Customer demand for local food has been the main driver of farmers markets and CSAs from the beginning, and we must make it a force for ensuring integrity and transparency in markets and CSAs. How? Before joining a CSA, determine how CSA is defined and where the food comes from. If you shop at farmers markets, then join with honest farmers in pressing management to honestly serve the interests of local farming and food, by enforcing rules along the lines I’ve described.

Hold management’s feet to the fire: When you see something questionable, question it!

And question what you don’t see that you should see. If farmers or other vendors lack signs about location and production methods, ask them where their farm is and what methods they use, or where a prepared-food vendor’s kitchen is and what ingredients are local, and ask why there’s no sign, and also ask these things of management. Also ask farmers and other vendors when management last visited their farms or places of production. Honest farmers and other honest producers welcome questions.

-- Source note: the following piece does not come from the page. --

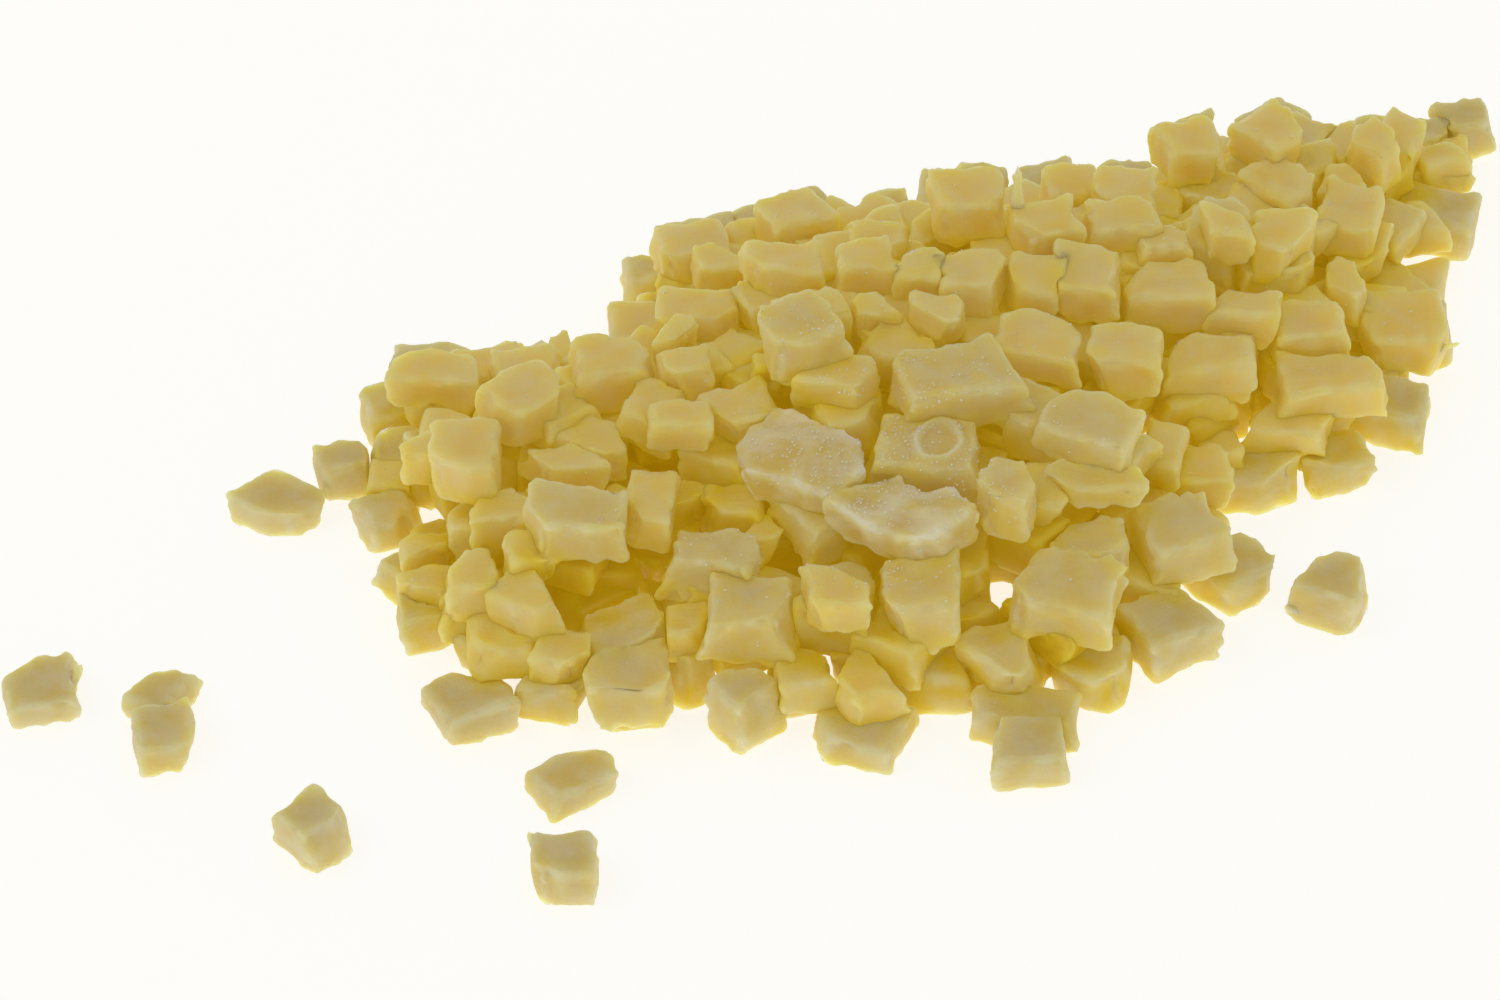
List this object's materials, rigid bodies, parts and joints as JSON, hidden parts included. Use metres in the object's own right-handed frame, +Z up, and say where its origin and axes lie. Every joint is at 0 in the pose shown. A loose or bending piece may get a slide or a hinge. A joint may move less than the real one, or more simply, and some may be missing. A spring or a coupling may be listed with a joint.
{
  "type": "heap of diced candied pineapple",
  "caption": "Loose low heap of small candied pineapple dice, longer than it is wide, with a few dice lying clear of it.",
  "frame": {"origin": "on the surface that the dice lie on, under the middle of the whole's box", "axes": "+X along the heap towards its narrow raised end on the right, +Y away from the viewer, +Z up"},
  "size_m": [0.1906, 0.1466, 0.029],
  "materials": {
    "candied_pineapple": "translucent waxy sugared fruit flesh, pale yellow, amber between the dice",
    "sugared_pineapple": "paler frosted fruit flesh with a thin film of sugar"
  },
  "bodies": {
    "root": {"heap": "candied_pineapple", "die_far_left": "sugared_pineapple", "torn_flake": "sugared_pineapple", "die_in_front_left": "sugared_pineapple", "die_in_front_middle": "sugared_pineapple", "die_nearest": "sugared_pineapple", "die_beside_left_end": "sugared_pineapple", "die_right": "sugared_pineapple"}
  },
  "joints": []
}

What else can we do? Discuss our findings with friends and fellow local-farm-and-food supporters—spread the word and shine the light about which vendors to avoid and which vendors to buy from. And remain loyal to honest farmers, come rain or shine, come blazing heat or bitter cold, come flood or drought. To stay in business, farmers need us most when the ravages of weather decimate certain crops and make for slim pickin’.

And last but not least, we must push for policy and regulatory reform that would set certain standards for farmers markets and make fraud a prosecutable offense—as it is, for example, in California.

I want family farming to grow in Texas and throughout the United States and elsewhere, and not disappear. I want food from close by, not from China and Chile and Argentina. I want farmers markets and CSAs to do what they, strictly defined and scrupulously managed, can do very well: enable local farmers to make a living by selling their produce directly to local people committed to buying their products.

And so, along with countless others whose aims are the same, I keep working.